Task:
Read the lines below. Copy out any that hold the string "objects".

Given material:
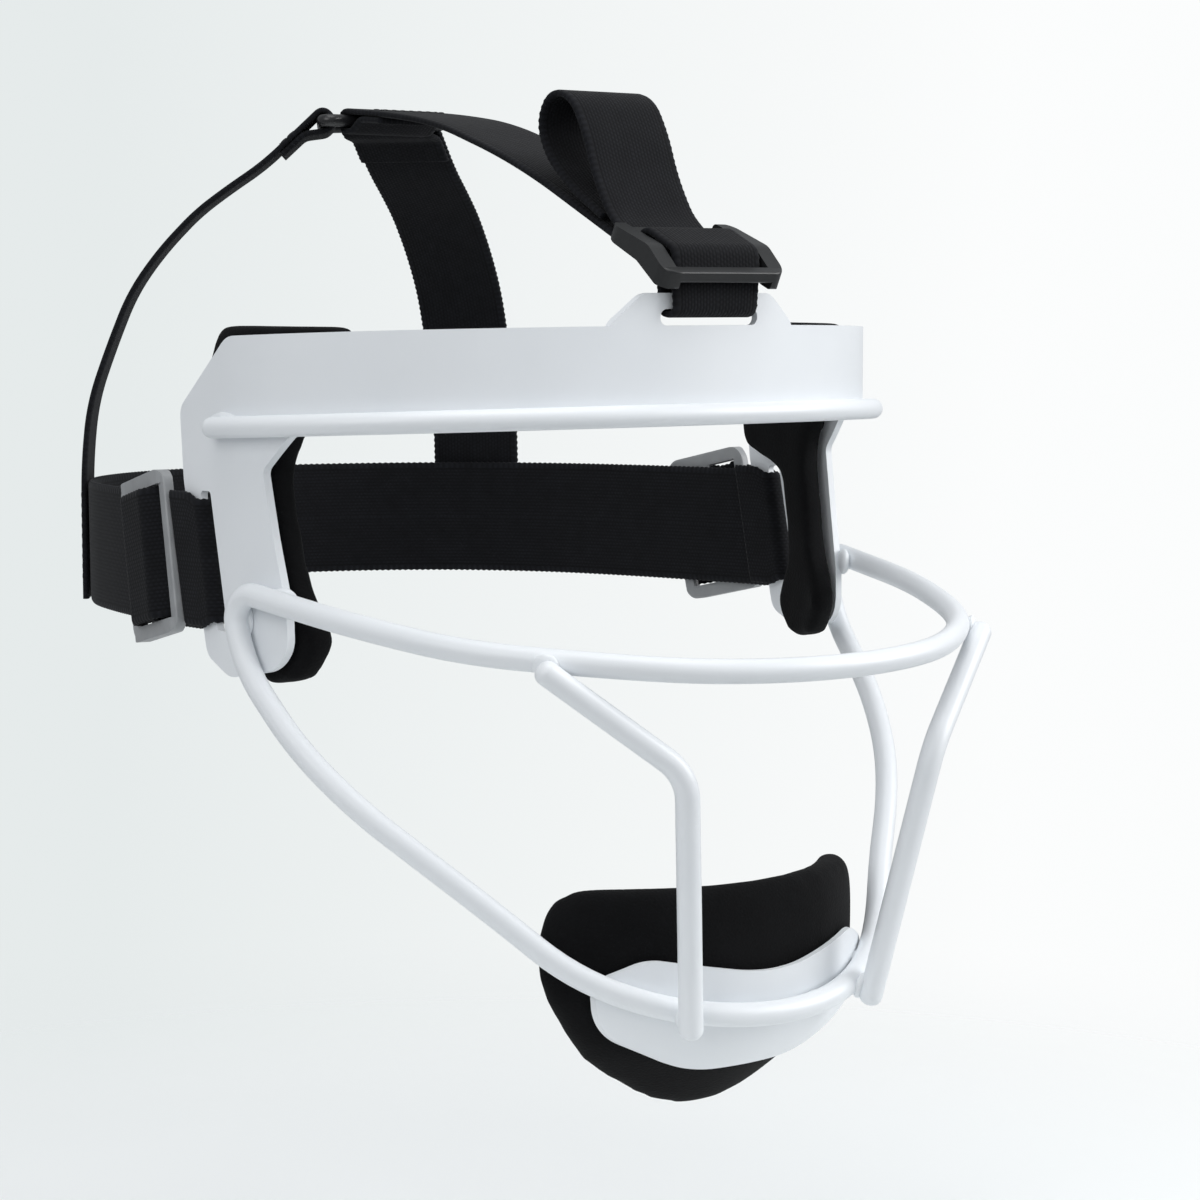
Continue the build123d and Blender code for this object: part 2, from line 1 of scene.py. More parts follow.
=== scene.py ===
# %% [markdown]
# # A fielder's face guard
# The guard is a painted steel band and cage with foam pads and black elastic straps. The steel, wire
# and plastic pieces come finished from the CAD frame and only need their surfaces. The straps and the
# pads are soft, so they are modelled here, in the places that their plain CAD solids hold.

# %% Load the frame and the tools
import math
import bpy
from mathutils import Matrix, Vector


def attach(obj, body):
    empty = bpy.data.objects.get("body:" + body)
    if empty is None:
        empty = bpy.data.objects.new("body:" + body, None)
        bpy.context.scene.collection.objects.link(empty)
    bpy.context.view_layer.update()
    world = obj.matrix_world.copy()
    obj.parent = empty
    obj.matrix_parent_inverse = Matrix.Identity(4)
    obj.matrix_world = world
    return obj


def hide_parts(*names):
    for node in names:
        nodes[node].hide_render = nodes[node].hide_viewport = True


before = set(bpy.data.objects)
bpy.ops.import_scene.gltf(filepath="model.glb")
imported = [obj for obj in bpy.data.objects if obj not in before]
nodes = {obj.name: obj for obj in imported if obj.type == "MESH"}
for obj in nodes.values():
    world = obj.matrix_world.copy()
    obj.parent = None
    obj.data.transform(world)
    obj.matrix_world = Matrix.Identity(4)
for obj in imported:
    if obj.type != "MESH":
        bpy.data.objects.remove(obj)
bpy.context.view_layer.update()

scene = bpy.context.scene
bpy.ops.object.select_all(action="DESELECT")
MM = 0.001
print("pieces in the frame:", len(nodes))

# %% [markdown]
# ## Finishes
# Every surface is a small tree of nodes. One helper adds a node, sets its values and links it, so each
# finish reads as a short list. The patterns use Object coordinates in metres, so a scale of 1000 gives
# features of a millimetre. Noise and Voronoi patterns are worked out from the place alone, so they
# never show a seam.

# %% Helpers that add nodes
def add_node(tree, kind, inputs=None, **settings):
    """Add a node, set its options, and set or link its inputs."""
    made = tree.nodes.new(kind)
    for name, value in settings.items():
        setattr(made, name, value)
    for name, value in (inputs or {}).items():
        if isinstance(value, bpy.types.NodeSocket):
            tree.links.new(value, made.inputs[name])
        else:
            made.inputs[name].default_value = value
    return made


def math_node(tree, operation, first, second=0.0, third=0.0):
    """Add a Math node and return its output."""
    made = add_node(tree, "ShaderNodeMath", {0: first, 1: second, 2: third}, operation=operation)
    return made.outputs[0]


def object_place(tree):
    """Return the place on the piece, in metres."""
    return add_node(tree, "ShaderNodeTexCoord").outputs["Object"]


def noise(tree, place, scale, detail):
    """Return soft cloudy noise."""
    inputs = {"Vector": place, "Scale": scale, "Detail": detail}
    return add_node(tree, "ShaderNodeTexNoise", inputs).outputs[0]


def cells(tree, place, scale):
    """Return the distance from the middle of small uneven cells."""
    return add_node(tree, "ShaderNodeTexVoronoi", {"Vector": place, "Scale": scale}).outputs["Distance"]


print("node helpers ready")

# %% Helpers that start and shape a finish
def start_finish(name, roughness, **sockets):
    """Start a material and set the sockets that stay the same all over."""
    finish = bpy.data.materials.new(name)
    finish.use_nodes = True
    shader = finish.node_tree.nodes["Principled BSDF"]
    shader.inputs["Roughness"].default_value = roughness
    for socket, value in sockets.items():
        shader.inputs[socket.replace("_", " ")].default_value = value
    return finish, finish.node_tree, shader


def colour_between(tree, shader, factor, dark, light):
    """Colour the surface between two tones by a pattern."""
    tones = {"Factor": factor, "A": (*dark, 1), "B": (*light, 1)}
    mix = add_node(tree, "ShaderNodeMix", tones, data_type="RGBA")
    tree.links.new(mix.outputs["Result"], shader.inputs["Base Color"])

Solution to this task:
    empty = bpy.data.objects.get("body:" + body)
        empty = bpy.data.objects.new("body:" + body, None)
        bpy.context.scene.collection.objects.link(empty)
before = set(bpy.data.objects)
imported = [obj for obj in bpy.data.objects if obj not in before]
        bpy.data.objects.remove(obj)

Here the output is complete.